La terza fase consiste nel creare un Fondo nazionale per i servizi essenziali con la seguente missione: finanziare a tasso agevolato (inferiore al 2 per cento) sia i progetti di miglioria e di manutenzione delle strutture concesse in comodato, sia gli acquisti di beni e servizi; garantire la copertura assistenziale per gli indigenti (malati gravi e anziani con condizioni di reddito insufficienti, per quanto riguarda l’assistenza sanitaria o scolastica).

Al Fondo spetterà, poi, il compito fondamentale di stabilire gli standard delle prestazioni, soprattutto in materia sanitaria. Con provvedimento governativo, soggetto a revisione periodica, a ogni cittadino è erogato un “bonus” complessivo annuale, il cui ammontare è proporzionale allo scaglione di reddito di appartenenza, con l’aggiunta della consegna di una “smart-card” personalizzata, per il pagamento dei servizi pubblici indispensabili, da utilizzare, di volta in volta, per la copertura dei costi-standard delle prestazioni sanitarie e dell’iscrizione annuale dei propri figli a scuola.

Con questi strumenti, quindi, l’utenza genera un vero e proprio mercato di settore, e gli operatori dei diversi comparti interessati (scuola, sanità) si ripartiscono, a fine esercizio, gli utili conseguiti, in base alle quote azionarie possedute. Gli anticipi di cassa, per l’equivalente del pagamento degli stipendi mensili, sono eventualmente richiesti, a titolo di prestito, dai responsabili legali delle singole strutture al Fondo, che è tenuto a erogarli, in base alla richiesta pervenuta, a un tasso parimenti agevolato (non superiore all’1 per cento).

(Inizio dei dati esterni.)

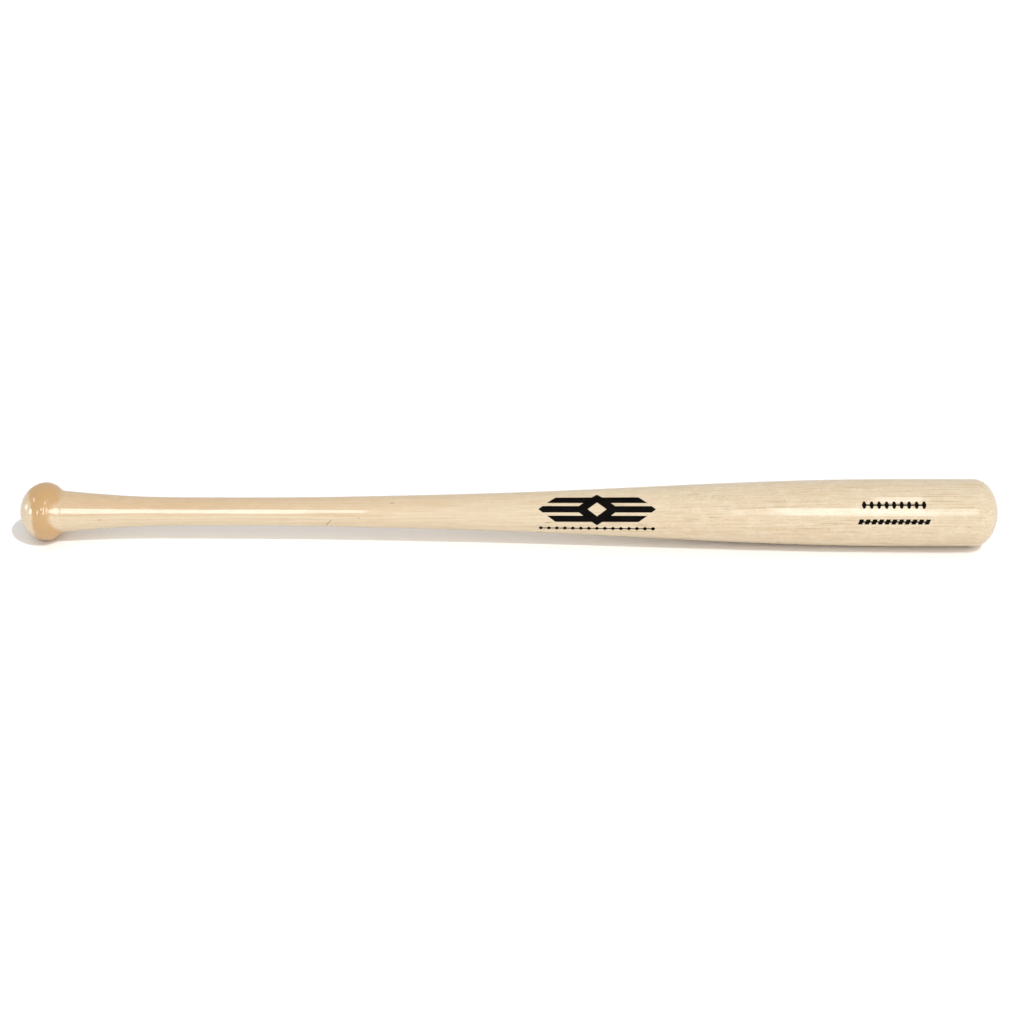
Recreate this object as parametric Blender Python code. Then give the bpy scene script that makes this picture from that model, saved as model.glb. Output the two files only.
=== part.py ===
"""A turned hard-maple baseball bat with its four applied marks, in metres, +Z up.

The bat lies along +X. The origin is the centre of the small flat on its knob end.
Angles round the bat are measured from -Y, the marked side, upwards to +Z.
"""

import math

import bmesh
import bpy
import numpy as np

# The turned body
LENGTH = 0.7874
KNOB_DIAMETER = 0.0472
KNOB_FRONT = 0.0205
KNOB_BACK = 0.0182
KNOB_FLAT_DIAMETER = 0.0090
NECK_BLEND = 0.0016
BARREL_ROUND = 0.0187
BARREL_FLAT_DIAMETER = 0.0110

# The turner's stations: distance from the knob end, and the diameter there
STATIONS = (
    (0.0337, 0.0338),
    (0.0590, 0.0292),
    (0.0890, 0.0251),
    (0.1490, 0.0231),
    (0.2240, 0.0235),
    (0.3000, 0.0262),
    (0.4000, 0.0320),
    (0.5000, 0.0410),
    (0.5900, 0.0494),
    (0.6800, 0.0542),
    (0.7400, 0.0547),
    (0.7750, 0.0546),
)

# The marks: films on the body, centred on the direction the marked side faces
FACING = math.radians(28)
FILM_GAP = 0.0003
FILM_THICKNESS = 0.00025
EMBLEM_AT = 0.4643
EMBLEM_LIFT = 0.0023
EMBLEM_LENGTH = 0.094
DIAMOND_LENGTH = 0.036
DIAMOND_HEIGHT = 0.027
WINDOW_SHARE = 0.42
STRIPE_HEIGHT = 0.0052
STRIPE_PITCH = 0.0078

# Rows of beads on a thin rule: place along the bat, lift round it from the facing side, length,
# height, number of beads, height of the rule, crest (from 0, a diamond, to 1, a block) and slant
BEAD_ROWS = {
    "emblem_underline": (EMBLEM_AT, -0.0144, EMBLEM_LENGTH, 0.0034, 15, 0.0009, 0.2, 0),
    "end_mark_upper": (0.7007, 0.0060, 0.0517, 0.0060, 9, 0.0012, 0.35, 0),
    "end_mark_lower": (0.7010, -0.0076, 0.0567, 0.0042, 11, 0.0012, 1, 0.35),
}

# How finely the round surfaces are cut
SIDES = 48
END_STEPS = 12
BACK_STEPS = 7
NECK_STEP = 0.0015
NECK_LENGTH = 0.006
TAPER_STEP = 0.020
TAPER_ENDS = (0.003, 0.008, 0.016)
FILM_STEP_ALONG = 0.008
FILM_STEP_ROUND = 0.003
SHARP_ANGLE = math.radians(35)


def clear_scene():
    for obj in list(bpy.data.objects):
        bpy.data.objects.remove(obj, do_unlink=True)


def spline_bends(x, y):
    """Second derivatives of the natural cubic spline through the points."""
    count = len(x)
    step = np.diff(x)
    system = np.eye(count)
    wanted = np.zeros(count)
    for i in range(1, count - 1):
        system[i, i - 1 : i + 2] = step[i - 1], 2 * (step[i - 1] + step[i]), step[i]
        wanted[i] = 6 * ((y[i + 1] - y[i]) / step[i] - (y[i] - y[i - 1]) / step[i - 1])
    return np.linalg.solve(system, wanted)


STATION_X, STATION_DIAMETER = np.array(STATIONS).T
STATION_BEND = spline_bends(STATION_X, STATION_DIAMETER)


def station_radius(x):
    """Radius of the handle and barrel, on one smooth curve through the stations."""
    i = int(np.clip(np.searchsorted(STATION_X, x) - 1, 0, len(STATION_X) - 2))
    step = STATION_X[i + 1] - STATION_X[i]
    low = (STATION_X[i + 1] - x) / step
    high = 1 - low
    straight = low * STATION_DIAMETER[i] + high * STATION_DIAMETER[i + 1]
    bend = (low**3 - low) * STATION_BEND[i] + (high**3 - high) * STATION_BEND[i + 1]
    return float(straight + bend * step**2 / 6) / 2


def ellipse_reach(length, diameter, flat_diameter):
    """Half-axis of an end's ellipse that its flat cuts off after the given length."""
    return length / math.sqrt(1 - (flat_diameter / diameter) ** 2)


BARREL_DIAMETER = STATIONS[-1][1]
KNOB_REACH = ellipse_reach(KNOB_FRONT, KNOB_DIAMETER, KNOB_FLAT_DIAMETER)
BARREL_REACH = ellipse_reach(BARREL_ROUND, BARREL_DIAMETER, BARREL_FLAT_DIAMETER)
BARREL_SHOULDER = LENGTH - BARREL_ROUND


def knob_radius(x):
    """Two half-ellipsoids that meet at the knob's widest point."""
    reach = KNOB_REACH if x < KNOB_FRONT else KNOB_BACK
    rise = 1 - ((x - KNOB_FRONT) / reach) ** 2
    return KNOB_DIAMETER / 2 * math.sqrt(max(rise, 0))


def body_radius(x):
    """Radius of the whole bat: knob, filleted neck, handle, barrel and rounded end."""
    knob = knob_radius(x)
    if x < KNOB_FRONT:
        return knob
    handle = station_radius(x)
    overlap = max(NECK_BLEND - abs(knob - handle), 0)
    radius = max(knob, handle) + overlap**2 / (4 * NECK_BLEND)
    past = max(x - BARREL_SHOULDER, 0) / BARREL_REACH
    return radius * math.sqrt(1 - past**2)


def spread(low, high, step):
    """Evenly spaced values from low to high, no further apart than step, ends included."""
    return np.linspace(low, high, math.ceil((high - low) / step) + 1)


def ring_positions():
    """Places of the profile's rings: close on the round ends and neck, wider along the taper."""
    neck = STATIONS[0][0]
    front_start = math.acos(KNOB_FRONT / KNOB_REACH)
    front = KNOB_FRONT - KNOB_REACH * np.cos(np.linspace(front_start, math.pi / 2, END_STEPS))
    back_end = math.asin((neck - 2 * NECK_STEP - KNOB_FRONT) / KNOB_BACK)
    back = KNOB_FRONT + KNOB_BACK * np.sin(np.linspace(0, back_end, BACK_STEPS))
    fillet = spread(neck - NECK_STEP, neck + NECK_LENGTH, NECK_STEP)
    after_neck = [neck + NECK_LENGTH + gap for gap in TAPER_ENDS]
    before_shoulder = [BARREL_SHOULDER - gap for gap in reversed(TAPER_ENDS)]
    taper = spread(after_neck[-1], before_shoulder[0], TAPER_STEP)[1:-1]
    end_turn = math.asin(BARREL_ROUND / BARREL_REACH)
    end = BARREL_SHOULDER + BARREL_REACH * np.sin(np.linspace(0, end_turn, END_STEPS))
    return [*front, *back[1:], *fillet, *after_neck, *taper, *before_shoulder, *end]


def material(name, colour, roughness):
    made = bpy.data.materials.new(name)
    made.use_nodes = True
    shader = made.node_tree.nodes["Principled BSDF"]
    shader.inputs["Base Color"].default_value = (*colour, 1)
    shader.inputs["Roughness"].default_value = roughness
    shader.inputs["Metallic"].default_value = 0
    return made


def add_object(name, bm, finish):
    mesh = bpy.data.meshes.new(name)
    bm.to_mesh(mesh)
    bm.free()
    mesh.materials.append(finish)
    mesh.shade_smooth()
    mesh.set_sharp_from_angle(angle=SHARP_ANGLE)
    obj = bpy.data.objects.new(name, mesh)
    bpy.context.scene.collection.objects.link(obj)
    return obj


def make_body(finish):
    """Spins the profile round +X, with the middle of one facet straight down, and caps the ends."""
    bm = bmesh.new()
    start = -math.pi / 2 + math.pi / SIDES
    points = []
    for x in ring_positions():
        radius = body_radius(x)
        points.append(bm.verts.new((x, -radius * math.cos(start), radius * math.sin(start))))
    edges = [bm.edges.new(pair) for pair in zip(points, points[1:])]
    bmesh.ops.spin(
        bm,
        geom=[*points, *edges],
        cent=(0, 0, 0),
        axis=(1, 0, 0),
        angle=2 * math.pi,
        steps=SIDES,
        use_merge=True,
    )
    rims = [edge for edge in bm.edges if edge.is_boundary]
    bmesh.ops.holes_fill(bm, edges=rims, sides=SIDES)
    bmesh.ops.recalc_face_normals(bm, faces=bm.faces)
    return add_object("bat_body", bm, finish)


def emblem_outline():
    """The right half of the emblem: a diamond with a window, and three stripes cut to a point."""
    diamond = DIAMOND_LENGTH / 2
    tip = DIAMOND_HEIGHT / 2
    slope = diamond / tip
    bottoms = [side * STRIPE_PITCH - STRIPE_HEIGHT / 2 for side in (-1, 0, 1)]
    outline = [(0, -tip)]
    for bottom in bottoms:
        top = bottom + STRIPE_HEIGHT
        outline.append((diamond - slope * abs(bottom), bottom))
        outline.append((EMBLEM_LENGTH / 2 - slope * abs(bottom), bottom))
        if bottom < 0 < top:
            outline.append((EMBLEM_LENGTH / 2, 0))
        outline.append((EMBLEM_LENGTH / 2 - slope * abs(top), top))
        outline.append((diamond - slope * abs(top), top))
    outline.append((0, tip))
    outline.append((0, tip * WINDOW_SHARE))
    outline.append((diamond * WINDOW_SHARE, 0))
    outline.append((0, -tip * WINDOW_SHARE))
    return outline


def mirrored(outline):
    return [(-u, v) for u, v in reversed(outline)]


def beaded_rule(length, height, count, rule, crest, slant):
    """The outline of a thin rule with evenly spaced beads along it, half a bead apart."""
    bead = length / (1.5 * count - 0.5)
    half = height / 2
    low = rule / 2
    foot = bead / 2 * (1 - (1 - crest) * low / half)
    upper = []
    for i in range(count):
        middle = (bead - length) / 2 + 1.5 * bead * i
        upper.append((middle - foot, low))
        upper.append((middle - crest * bead / 2, half))
        if crest > 0:
            upper.append((middle + crest * bead / 2, half))
        upper.append((middle + foot, low))
    lower = [(-u, -v) for u, v in upper]
    return [(u + slant * v, v) for u, v in reversed([*upper, *lower])]


def cut_across(bm, low, high, step, direction):
    """Cuts the flat faces along evenly spaced lines, so that they can follow a curve."""
    for place in spread(low, high, step)[1:-1]:
        bmesh.ops.bisect_plane(
            bm,
            geom=[*bm.verts, *bm.edges, *bm.faces],
            plane_co=[place * part for part in direction],
            plane_no=direction,
            dist=1e-7,
        )


def make_film(name, outlines, at, lift, finish):
    """Wraps flat outlines round the body at a distance and an arc's lift from the facing side."""
    bm = bmesh.new()
    for outline in outlines:
        bm.faces.new([bm.verts.new((u, v, 0)) for u, v in outline])
    bmesh.ops.remove_doubles(bm, verts=bm.verts, dist=1e-6)
    along = [vert.co.x for vert in bm.verts]
    round_it = [vert.co.y for vert in bm.verts]
    cut_across(bm, min(along), max(along), FILM_STEP_ALONG, (1, 0, 0))
    cut_across(bm, min(round_it), max(round_it), FILM_STEP_ROUND, (0, 1, 0))
    bmesh.ops.recalc_face_normals(bm, faces=bm.faces)
    if sum(face.normal.z for face in bm.faces) < 0:
        bmesh.ops.reverse_faces(bm, faces=bm.faces)
    for vert in bm.verts:
        x = at + vert.co.x
        radius = body_radius(x)
        angle = FACING + (lift + vert.co.y) / radius
        outer = radius + FILM_GAP
        vert.co = (x, -outer * math.cos(angle), outer * math.sin(angle))
    obj = add_object(name, bm, finish)
    solid = obj.modifiers.new("thickness", "SOLIDIFY")
    solid.thickness = FILM_THICKNESS
    solid.offset = 1
    return obj


def make_marks(finish):
    emblem = emblem_outline()
    make_film("emblem", [emblem, mirrored(emblem)], EMBLEM_AT, EMBLEM_LIFT, finish)
    for name, (at, lift, *shape) in BEAD_ROWS.items():
        make_film(name, [beaded_rule(*shape)], at, lift, finish)


clear_scene()
make_body(material("lacquered_maple", (0.82, 0.66, 0.45), 0.22))
make_marks(material("black_film", (0.012, 0.010, 0.010), 0.30))
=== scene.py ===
import math

import bmesh
import bpy
import numpy as np
from mathutils import Matrix, Quaternion, Vector


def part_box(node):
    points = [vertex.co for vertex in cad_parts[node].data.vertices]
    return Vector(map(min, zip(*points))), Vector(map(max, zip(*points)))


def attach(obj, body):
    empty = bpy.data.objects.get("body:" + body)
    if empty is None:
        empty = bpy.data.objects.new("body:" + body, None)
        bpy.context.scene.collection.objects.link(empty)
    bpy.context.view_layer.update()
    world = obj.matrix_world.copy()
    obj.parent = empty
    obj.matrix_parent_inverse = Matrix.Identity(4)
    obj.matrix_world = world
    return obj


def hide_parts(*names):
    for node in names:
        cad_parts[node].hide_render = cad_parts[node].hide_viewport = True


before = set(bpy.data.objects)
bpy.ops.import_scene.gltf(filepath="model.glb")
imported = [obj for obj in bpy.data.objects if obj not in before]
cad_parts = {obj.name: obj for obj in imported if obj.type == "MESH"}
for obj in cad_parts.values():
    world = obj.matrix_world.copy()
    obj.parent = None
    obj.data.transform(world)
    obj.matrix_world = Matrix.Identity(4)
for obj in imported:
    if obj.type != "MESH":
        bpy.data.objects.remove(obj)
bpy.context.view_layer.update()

# The bat lies along +X from the pole of its knob. Lengths are in metres. The marks face the camera,
# which looks down on them, and angles round the bat are measured from -Y, upwards to +Z.
VIEW_ELEVATION = math.radians(28)
MARKED_SIDE = Vector((0, -math.cos(VIEW_ELEVATION), math.sin(VIEW_ELEVATION)))
UPWARDS = (0, math.sin(VIEW_ELEVATION), math.cos(VIEW_ELEVATION))

# The turned surface: sides of each ring, and steps between rings near the ends and between them
SEGMENTS = 192
FINE_STEP = 0.0007
TAPER_STEP = 0.0028
END_ZONE = 0.045

# The printed marks: height of the film's top and of its sunken root over the wood, the grid that
# bends it, and the sharpest edge that still shades smooth
PRINT_NODES = ("emblem", "emblem_underline", "end_mark_upper", "end_mark_lower")
PRINT_TOP = 0.00005
PRINT_ROOT = -0.00005
PRINT_STEP_ALONG = 0.002
PRINT_STEP_ROUND = math.radians(2)
PRINT_EDGE = math.radians(50)
SAME_POINT = 1e-6
ON_PLANE = 1e-8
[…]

Il vantaggio rilevante di questa complessa operazione di riconversione dell’impiego pubblico, da consumatore a generatore netto di ricchezza, è rappresentato dai risparmi sistemici, conseguibili negli acquisti e nei consumi di beni e servizi alla produzione, e dal più stretto rapporto tra cittadino-utente e fattori della produzione. Insomma, suggerirei a Renzi di provare per credere, anziché twittare al vento.